The project culminates in the preparation of a book manuscript tentatively titled Coalonialism: Energy and Empire before the Age of Oil. The grant also allowed me to form a group of assistants, M.A. and Ph.D. students, and colleagues from the fields of Middle Eastern and Islamic studies, energy history and the history of science and technology, and global and transnational history, bringing these fields and people into fruitful conversations. These collaborations yielded more than eighteen lectures and conference papers, five articles, and multiple pedagogical and public dissemination activities in Israel, Europe, and the US.
The importance and impact of the project is best captured when considering the following dimensions: 1. Coalonialism challenges the predominance of a thermodynamic notion of “energy” that since the 1840 shapes how we think about fossil fuels and about transitions between different motive powers. Looking mainly at the area between Aden and Port Said –which during the second half of the nineteenth century emerged as the two major global coaling stations – the project examines the emblematic energy source – coal – away from its conventional context of the industrializing British Isles, and in ways that shun the abstractions inherited from the new science of thermodynamics that took over Western Europe during the nineteenth century. Instead of assuming a commensurability between heat, motion, and work as manifestations of a universal force present in all matter, capable of converting itself into innumerable forms, yet inalterable and constant, I explore key aspects of coal which the framework of an ‘energy source’ occludes or impoverishes. Notably, also the “age of oil” in the Middle East often seems to spring ex nihilo and out-of-context from under the desert sand. But a careful attention to the infrastructures of steam power actually reveals that oil was connected to existing powers and resources. In the early twentieth century these powers included an infrastructure created for transporting and burning coal. Recounting oil’s connection to coal – not simply as commensurable “fossil fuels” but rather as two distinct materials historically coupled to one another (and to existing motive forces like animals and water) helps get a better and more concrete grasp of a slippery substance that tends to be understood today exclusively with abstractions like money and energy.
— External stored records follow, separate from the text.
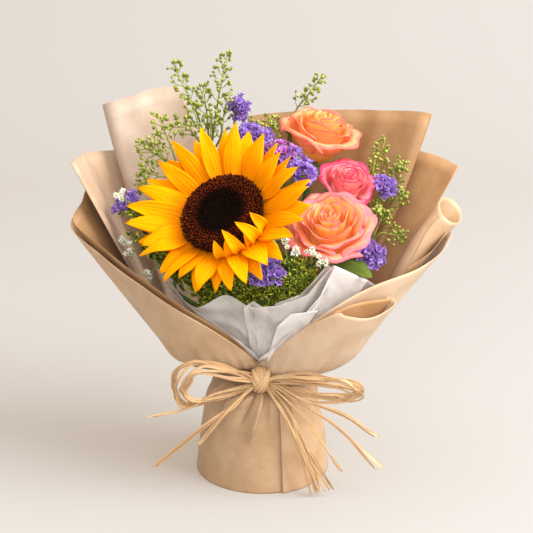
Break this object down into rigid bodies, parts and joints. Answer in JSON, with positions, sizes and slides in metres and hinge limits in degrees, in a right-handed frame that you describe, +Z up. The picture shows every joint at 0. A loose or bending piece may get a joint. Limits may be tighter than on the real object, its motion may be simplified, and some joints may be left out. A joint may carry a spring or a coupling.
{
  "type": "mixed flower bouquet",
  "caption": "Hand-tied bouquet of a sunflower, spray roses, violet statice and seed sprays in a flared brown paper wrap, bound with raffia and standing on its paper foot.",
  "frame": {"origin": "centre of the bounding box, on the surface that the paper foot stands on", "axes": "+Z up through the tie, -Y towards the front where the bow is, +X to the right seen from the front"},
  "size_m": [0.3272, 0.2252, 0.3637],
  "materials": {
    "kraft_paper": "brown kraft paper with fine fibres",
    "tissue_paper": "thin white translucent tissue",
    "raffia": "dry straw-coloured raffia",
    "sunflower_ray": "matt golden petals with fine veins",
    "sunflower_disc": "dark brown florets",
    "rose_peach": "soft peach petals with pink rims",
    "rose_orange": "soft orange petals",
    "rose_pink": "soft pink petals",
    "statice_violet": "papery violet florets",
    "statice_magenta": "papery magenta florets",
    "green_stem": "fresh green stem and leaf",
    "green_filler": "dark green small leaves"
  },
  "bodies": {
    "root": {"green_filler_front_left": "green_filler", "green_filler_front_right": "green_filler", "green_filler_left": "green_filler", "kraft_back_left": "kraft_paper", "kraft_back_right": "kraft_paper", "kraft_foot_sleeve": "kraft_paper", "kraft_front_curl": "kraft_paper", "kraft_left_outer": "kraft_paper", "kraft_right_outer": "kraft_paper", "kraft_right_roll": "kraft_paper", "kraft_side_left": "kraft_paper", "kraft_side_right": "kraft_paper", "raffia_band": "raffia", "raffia_bow": "raffia", "rose_front_petals": "rose_peach", "rose_front_stem": "green_stem", "rose_pink_petals": "rose_pink", "rose_pink_stem": "green_stem", "rose_top_petals": "rose_orange", "rose_top_stem": "green_stem", "seed_spray_back_left": "green_stem", "seed_spray_back_right": "green_stem", "seed_spray_left": "green_stem", "seed_spray_low_right": "green_stem", "seed_spray_middle": "green_stem", "seed_spray_right": "green_stem", "statice_left_head": "statice_violet", "statice_left_stem": "green_stem", "statice_low_head": "statice_violet", "statice_low_right_head": "statice_violet", "statice_low_stem": "green_stem", "statice_magenta_head": "statice_magenta", "statice_middle_head": "statice_violet", "statice_middle_stem": "green_stem", "statice_right_head": "statice_violet", "statice_right_stem": "green_stem", "statice_top_head": "statice_violet", "statice_top_stem": "green_stem", "statice_top_tip": "statice_violet", "sunflower_calyx_stem": "green_stem", "sunflower_disc": "sunflower_disc", "sunflower_rays": "sunflower_ray", "tissue_inner": "tissue_paper", "tissue_left": "tissue_paper", "tissue_right": "tissue_paper"}
  },
  "joints": []
}
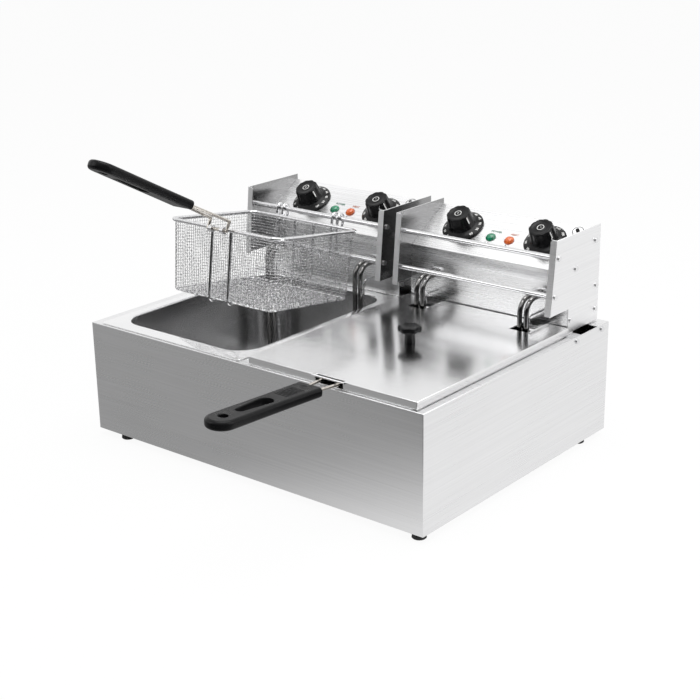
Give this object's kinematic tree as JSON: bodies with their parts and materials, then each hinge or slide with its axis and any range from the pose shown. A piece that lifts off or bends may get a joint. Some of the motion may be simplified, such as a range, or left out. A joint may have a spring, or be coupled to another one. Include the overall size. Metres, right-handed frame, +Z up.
{
  "type": "deep fryer",
  "caption": "Countertop electric deep fryer with side-by-side lift-out oil tanks, hinged-handle wire baskets, control heads with timer and thermostat knobs, and a flat lid.",
  "frame": {"origin": "on the surface that the feet stand on, midway between the outermost points left and right, and front and back", "axes": "+X to the right seen from the front, +Y to the back, +Z up"},
  "size_m": [0.5534, 0.6152, 0.4119],
  "materials": {
    "brushed_sheet": "fine horizontal brushing",
    "mirror_sheet": "polished sheet with faint brushing",
    "folded_sheet": "plain mill sheet",
    "polished_wire": "bright plated wire",
    "woven_mesh": "bright woven wire mesh",
    "element_tube": "dull heat-darkened tube",
    "screw_steel": "bright zinc",
    "black_phenolic": "semi-gloss moulded",
    "black_grip": "satin moulded",
    "green_lens": "clear tinted lens",
    "orange_lens": "clear tinted lens",
    "white_block": "moulded ceramic-filled",
    "rubber_foot": "matt"
  },
  "bodies": {
    "cabinet": {"cabinet_shell": "brushed_sheet", "cabinet_base": "folded_sheet", "cross_rail": "folded_sheet", "centre_beam": "mirror_sheet", "cabinet_screws": "screw_steel", "feet": "rubber_foot"},
    "tank_left": {"tank_left": "mirror_sheet"},
    "head_left": {"side_plates_left": "mirror_sheet", "control_box_left": "mirror_sheet", "rear_cover_left": "mirror_sheet", "hanging_rods_left": "polished_wire", "head_screws_left": "screw_steel", "element_left": "element_tube", "element_flanges_left": "screw_steel", "thermostat_left": "screw_steel", "limiter_left": "black_phenolic", "oil_sensors_left": "screw_steel", "timer_left": "black_phenolic", "lamp_green_left": "green_lens", "lamp_orange_left": "orange_lens", "reset_collar_left": "screw_steel", "terminal_block_left": "white_block", "seat_switch_left": "black_phenolic", "cable_gland_left": "black_phenolic"},
    "timer_knob_left": {"timer_knob_left": "black_phenolic"},
    "thermostat_knob_left": {"thermostat_knob_left": "black_phenolic"},
    "reset_button_left": {"reset_button_left": "black_phenolic"},
    "basket_left": {"basket_frame_left": "polished_wire", "basket_mesh_left": "woven_mesh"},
    "handle_left": {"handle_wires_left": "polished_wire", "handle_grip_left": "black_grip"},
    "tank_right": {"tank_right": "mirror_sheet"},
    "head_right": {"side_plates_right": "mirror_sheet", "control_box_right": "mirror_sheet", "rear_cover_right": "mirror_sheet", "hanging_rods_right": "polished_wire", "head_screws_right": "screw_steel", "element_right": "element_tube", "element_flanges_right": "screw_steel", "thermostat_right": "screw_steel", "limiter_right": "black_phenolic", "oil_sensors_right": "screw_steel", "timer_right": "black_phenolic", "lamp_green_right": "green_lens", "lamp_orange_right": "orange_lens", "reset_collar_right": "screw_steel", "terminal_block_right": "white_block", "seat_switch_right": "black_phenolic", "cable_gland_right": "black_phenolic"},
    "timer_knob_right": {"timer_knob_right": "black_phenolic"},
    "thermostat_knob_right": {"thermostat_knob_right": "black_phenolic"},
    "reset_button_right": {"reset_button_right": "black_phenolic"},
    "basket_right": {"basket_frame_right": "polished_wire", "basket_mesh_right": "woven_mesh"},
    "handle_right": {"handle_wires_right": "polished_wire", "handle_grip_right": "black_grip"},
    "lid": {"lid_panel": "mirror_sheet", "lid_bridge": "polished_wire", "lid_knob": "black_phenolic", "lid_screw": "screw_steel"}
  },
  "joints": [
    {"name": "tank_left_lift", "type": "slide", "parent": "cabinet", "child": "tank_left", "axis": [0, 0, 1], "range_m": [0, 0.2]},
    {"name": "head_left_lift", "type": "slide", "parent": "tank_left", "child": "head_left", "axis": [0, 0, 1], "range_m": [0, 0.25]},
    {"name": "timer_knob_left_turn", "type": "hinge", "parent": "head_left", "child": "timer_knob_left", "pos_m": [-0.2025, 0.25834, 0.2657], "axis": [0, -0.5, 0.866], "range_deg": [-300, 0]},
    {"name": "thermostat_knob_left_turn", "type": "hinge", "parent": "head_left", "child": "thermostat_knob_left", "pos_m": [-0.0725, 0.25834, 0.2657], "axis": [0, -0.5, 0.866], "range_deg": [-270, 0]},
    {"name": "reset_button_left_press", "type": "slide", "parent": "head_left", "child": "reset_button_left", "axis": [0, 0.5, -0.866], "range_m": [0, 0.002], "stiffness_N_per_m": 200, "springref_m": -0.001},
    {"name": "tank_right_lift", "type": "slide", "parent": "cabinet", "child": "tank_right", "axis": [0, 0, 1], "range_m": [0, 0.2]},
    {"name": "head_right_lift", "type": "slide", "parent": "tank_right", "child": "head_right", "axis": [0, 0, 1], "range_m": [0, 0.25]},
    {"name": "timer_knob_right_turn", "type": "hinge", "parent": "head_right", "child": "timer_knob_right", "pos_m": [0.0685, 0.25834, 0.2657], "axis": [0, -0.5, 0.866], "range_deg": [-300, 0]},
    {"name": "thermostat_knob_right_turn", "type": "hinge", "parent": "head_right", "child": "thermostat_knob_right", "pos_m": [0.1985, 0.25834, 0.2657], "axis": [0, -0.5, 0.866], "range_deg": [-270, 0]},
    {"name": "reset_button_right_press", "type": "slide", "parent": "head_right", "child": "reset_button_right", "axis": [0, 0.5, -0.866], "range_m": [0, 0.002], "stiffness_N_per_m": 200, "springref_m": -0.001},
    {"name": "basket_left_lift", "type": "slide", "parent": "head_left", "child": "basket_left", "axis": [0, 0.138, 0.9904], "range_m": [0, 0.15]},
    {"name": "handle_left_swing", "type": "hinge", "parent": "basket_left", "child": "handle_left", "pos_m": [-0.1485, 0.00412, 0.28313], "axis": [-1, 0, 0], "range_deg": [-16.5, 4.5]},
    {"name": "basket_right_lift", "type": "slide", "parent": "head_right", "child": "basket_right", "axis": [0, 0, 1], "range_m": [0, 0.02]},
    {"name": "handle_right_swing", "type": "hinge", "parent": "basket_right", "child": "handle_right", "pos_m": [0.1355, -0.07036, 0.1505], "axis": [-1, 0, 0], "range_deg": [0, 0.8]},
    {"name": "lid_slide_off", "type": "slide", "parent": "basket_right", "child": "lid", "axis": [0, -0.891, 0.454], "range_m": [0, 0.25]}
  ]
}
2. By “provincializing the steam engine”, the project critiques the prevalent notion of “energy regimes” which powerfully organizes our thinking about the ages before and after the industrial adoption of coal. Why is it that even though we have yet to see an “energy transition” – in the sense of actually leaving an old power source behind – we are convinced that steam power “competed” and then “replaced” reliance on biomass or water power when in fact we only see more of the latter? Energy regimes are implicitly thought to be predicated on a hegemonic, modeling energy source, both technologically and geographically. The nineteenth-century adoption of fossil fuels seemed to separate England—the first place to take up coal industrially—from the rest of the world. Such a “great divergence” perspective mapped neatly on divides between agriculture and industry, modernity and tradition, and the (lethargic) East and (energetic) West, obfuscating important connections among these worlds, as well as other kinds of entanglements among machines, humans, animals, and other forces. Yet contrasting urbanizing, industrial, coal-rich Europe with the non- or deindustrialized, non- or underdeveloped agricultural peripheries that fed its working classes and factories missed the fact that not only were these peripheries themselves dependent on coal steam power from about the same time they were fully adopted in England, but also that English industrialization itself depended on these remote settings as markets and laboratories for coal and coal-burning technologies.
3. Clearly, then, also our assumptions about energy require decolonizing. The project therefore examines non-European epistemologies concerning coal and processes like the absorption of this previously useless substance into the Islamic notion of rikaz or ‘buried treasures’ – divine deposits underground for the benefit of the community of believers.
4. Finally, it also subverts the prevalent notion that fossil fuels are labor saving energy sources, by attending to the ample manual labor that went into mining and heaving coal and into stoking steam engines with it. The globalization of steam power universalized new understandings of the working body and new conceptualizations and practices of manual activity. “Free labor” was the most prominent of the latter and the project seeks to understand how its gradually-attained hegemony and form were related to the planetary spread of fossil fuels. “Labor” emerged from the age of steam like a diamond from a lump of coal – supposedly symmetrical and untarnished by the messy historical scaffoldings and pressures that molded it. Examining the process historically and at the actual scale of the worldwide spread of this fuel reveals its multiple asymmetries.